*AIM*
Go through the entries below and collect each line with the string "object" in it.

*SUPPLIED RECORDS*
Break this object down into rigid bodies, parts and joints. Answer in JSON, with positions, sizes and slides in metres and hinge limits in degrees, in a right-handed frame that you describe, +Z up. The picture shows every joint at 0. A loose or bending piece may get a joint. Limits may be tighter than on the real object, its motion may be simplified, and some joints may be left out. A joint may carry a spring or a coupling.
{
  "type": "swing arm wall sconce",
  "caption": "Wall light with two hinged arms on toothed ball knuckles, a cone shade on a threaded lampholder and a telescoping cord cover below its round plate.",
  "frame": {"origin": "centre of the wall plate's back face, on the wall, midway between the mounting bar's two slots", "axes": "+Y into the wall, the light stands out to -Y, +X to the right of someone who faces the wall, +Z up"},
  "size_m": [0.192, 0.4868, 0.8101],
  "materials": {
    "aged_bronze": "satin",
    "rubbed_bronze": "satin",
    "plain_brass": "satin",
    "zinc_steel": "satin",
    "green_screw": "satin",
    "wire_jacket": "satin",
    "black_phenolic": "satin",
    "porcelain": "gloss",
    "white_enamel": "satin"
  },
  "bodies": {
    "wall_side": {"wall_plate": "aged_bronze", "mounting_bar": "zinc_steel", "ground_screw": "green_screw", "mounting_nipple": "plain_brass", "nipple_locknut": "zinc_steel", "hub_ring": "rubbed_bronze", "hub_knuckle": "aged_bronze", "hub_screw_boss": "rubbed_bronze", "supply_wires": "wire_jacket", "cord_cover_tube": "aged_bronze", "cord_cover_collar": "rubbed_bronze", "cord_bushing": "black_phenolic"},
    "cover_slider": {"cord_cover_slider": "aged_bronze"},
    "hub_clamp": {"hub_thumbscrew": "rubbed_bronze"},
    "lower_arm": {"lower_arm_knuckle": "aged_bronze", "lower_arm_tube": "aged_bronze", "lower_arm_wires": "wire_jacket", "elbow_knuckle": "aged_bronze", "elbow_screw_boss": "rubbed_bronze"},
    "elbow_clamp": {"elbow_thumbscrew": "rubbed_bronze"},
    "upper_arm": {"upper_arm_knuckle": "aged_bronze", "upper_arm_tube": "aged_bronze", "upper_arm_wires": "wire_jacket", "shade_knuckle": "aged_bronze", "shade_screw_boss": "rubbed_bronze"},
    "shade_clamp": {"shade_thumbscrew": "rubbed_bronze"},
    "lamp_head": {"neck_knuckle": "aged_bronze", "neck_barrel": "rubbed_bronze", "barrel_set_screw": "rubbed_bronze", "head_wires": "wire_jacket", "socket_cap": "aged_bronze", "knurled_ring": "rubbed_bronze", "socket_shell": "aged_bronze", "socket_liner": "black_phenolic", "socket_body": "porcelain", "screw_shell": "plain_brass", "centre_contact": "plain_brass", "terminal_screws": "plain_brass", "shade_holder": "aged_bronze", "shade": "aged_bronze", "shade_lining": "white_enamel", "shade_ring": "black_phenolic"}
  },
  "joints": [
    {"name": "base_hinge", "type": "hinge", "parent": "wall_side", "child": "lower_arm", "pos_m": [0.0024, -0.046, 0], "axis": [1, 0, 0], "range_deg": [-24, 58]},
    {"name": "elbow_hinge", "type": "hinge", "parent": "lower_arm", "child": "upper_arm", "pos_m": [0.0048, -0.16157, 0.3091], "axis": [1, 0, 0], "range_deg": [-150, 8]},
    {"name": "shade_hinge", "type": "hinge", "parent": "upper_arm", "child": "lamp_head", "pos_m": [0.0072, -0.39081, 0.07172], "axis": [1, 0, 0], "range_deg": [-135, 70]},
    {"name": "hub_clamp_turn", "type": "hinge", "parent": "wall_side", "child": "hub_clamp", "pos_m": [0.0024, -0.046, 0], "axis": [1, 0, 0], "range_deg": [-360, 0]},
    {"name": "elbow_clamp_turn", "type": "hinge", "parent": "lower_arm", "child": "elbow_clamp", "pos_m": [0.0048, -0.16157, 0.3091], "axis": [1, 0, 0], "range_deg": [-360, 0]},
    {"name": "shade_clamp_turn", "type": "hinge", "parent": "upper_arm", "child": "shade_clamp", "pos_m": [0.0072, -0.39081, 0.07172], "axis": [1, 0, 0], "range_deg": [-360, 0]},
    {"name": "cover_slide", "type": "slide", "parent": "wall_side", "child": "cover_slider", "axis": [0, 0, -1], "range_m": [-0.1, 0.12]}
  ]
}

--

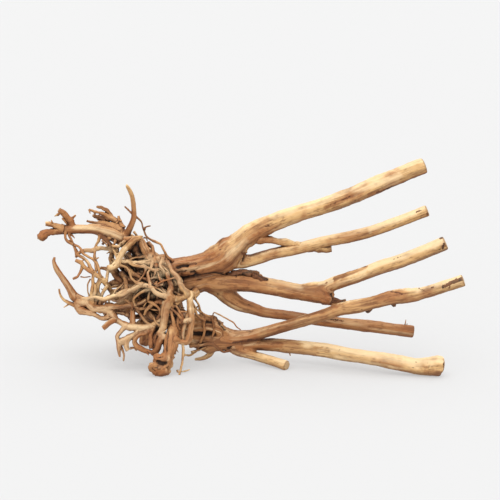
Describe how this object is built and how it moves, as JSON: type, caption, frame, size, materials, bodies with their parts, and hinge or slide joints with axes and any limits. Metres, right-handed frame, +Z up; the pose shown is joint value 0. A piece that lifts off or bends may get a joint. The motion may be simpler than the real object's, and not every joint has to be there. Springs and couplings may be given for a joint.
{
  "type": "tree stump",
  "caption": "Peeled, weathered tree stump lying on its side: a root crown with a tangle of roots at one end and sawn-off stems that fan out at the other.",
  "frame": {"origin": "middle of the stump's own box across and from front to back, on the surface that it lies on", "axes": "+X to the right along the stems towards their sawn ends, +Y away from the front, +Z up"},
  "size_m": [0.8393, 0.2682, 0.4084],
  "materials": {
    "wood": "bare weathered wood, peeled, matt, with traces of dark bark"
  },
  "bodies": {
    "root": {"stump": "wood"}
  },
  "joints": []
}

*RESULT*
Break this object down into rigid bodies, parts and joints. Answer in JSON, with positions, sizes and slides in metres and hinge limits in degrees, in a right-handed frame that you describe, +Z up. The picture shows every joint at 0. A loose or bending piece may get a joint. Limits may be tighter than on the real object, its motion may be simplified, and some joints may be left out. A joint may carry a spring or a coupling.
Describe how this object is built and how it moves, as JSON: type, caption, frame, size, materials, bodies with their parts, and hinge or slide joints with axes and any limits. Metres, right-handed frame, +Z up; the pose shown is joint value 0. A piece that lifts off or bends may get a joint. The motion may be simpler than the real object's, and not every joint has to be there. Springs and couplings may be given for a joint.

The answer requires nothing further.